Action has been initiated against 2,923 Punjab farmers in 20,729 cases of stubble burning till November 1, which marks a 10-20 per cent decline in the number of such cases this year as against 2018, the state government said on Sunday.
After around 49,000 cases of stubble burning were reported last year, this year the state government has so far received reports of 20,729 cases, with more than 70 per cent of the paddy already been harvested.
NASA satellite images showed vast swathes of the northern plains, covering Punjab and Haryana under a smoky haze.
Because of the haze, visibility has reduced substantially in most parts of Punjab and Haryana.
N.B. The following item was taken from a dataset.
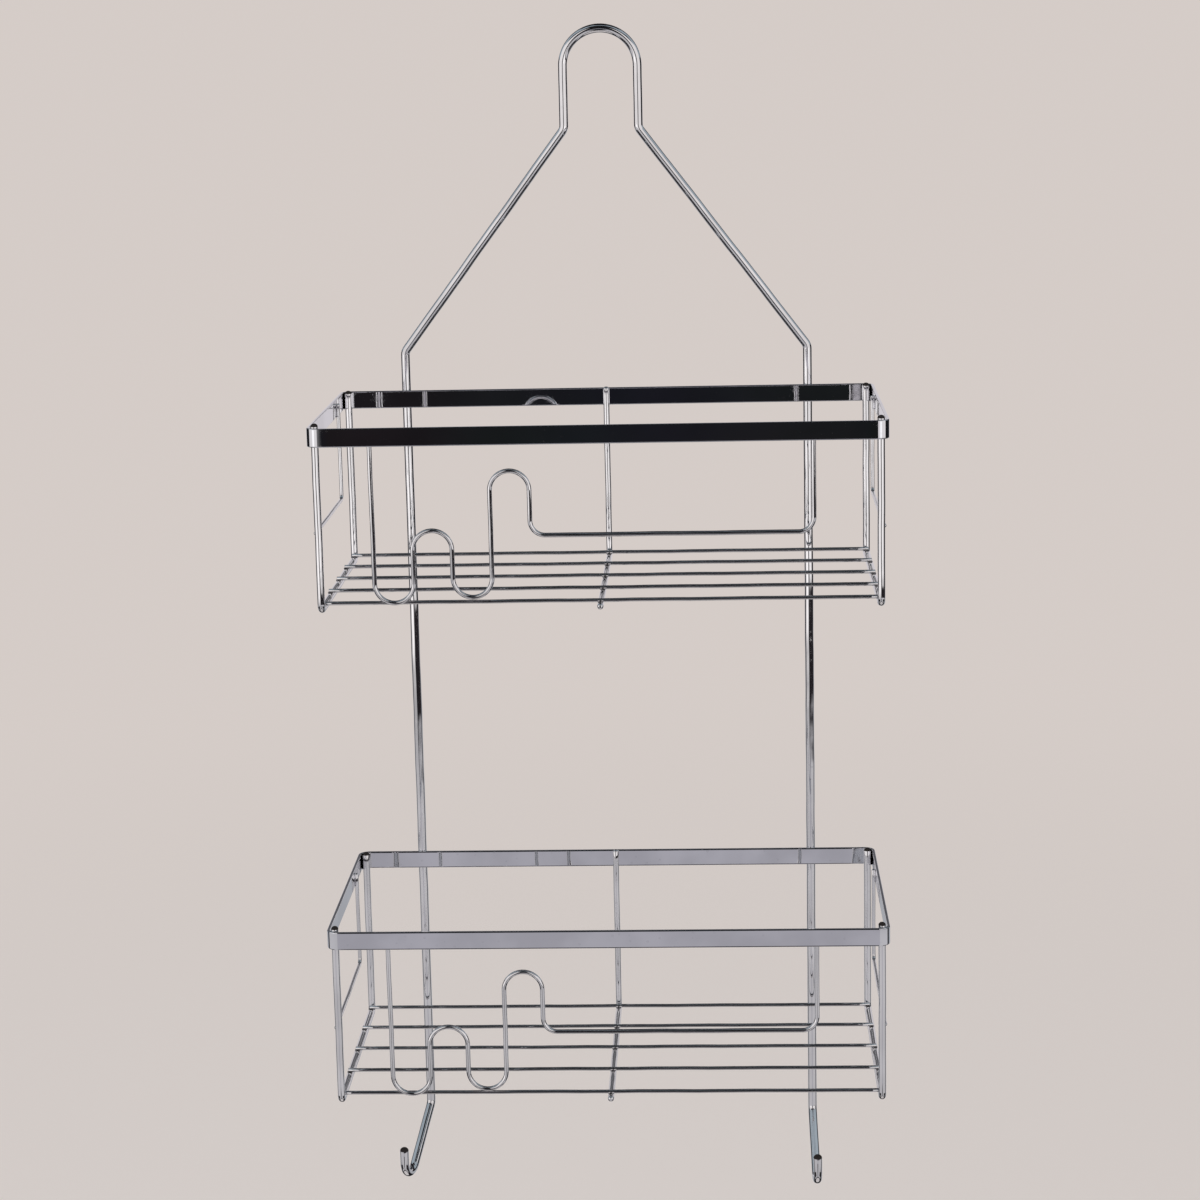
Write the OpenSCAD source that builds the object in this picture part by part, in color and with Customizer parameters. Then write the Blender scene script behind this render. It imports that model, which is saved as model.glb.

Haryana Chief Minister Manohar Lal Khattar has directed authorities to apprise the farmers about options for the management of crop residue to conserve the environment.
Thirty-four per cent decline of field fires have been registered in Haryana till October 22 compared to the corresponding period in last year.
Last year, crop residue burning was reported on 57,000 hectares, compared to only about 38,000 hectares this year.
Khattar has directed officers of the Agriculture and Farmers' Welfare Department to visit top 10 villages of the state where the maximum crop residue burning have been reported to ascertain the reason behind the activity.
He has announced a cash incentive of Rs 1,000 to those who provide information about the stubble burning, promising that the identity of the informant would be kept secret, apart from exploring possibilities of utilization of residue in sugar mills for power generation.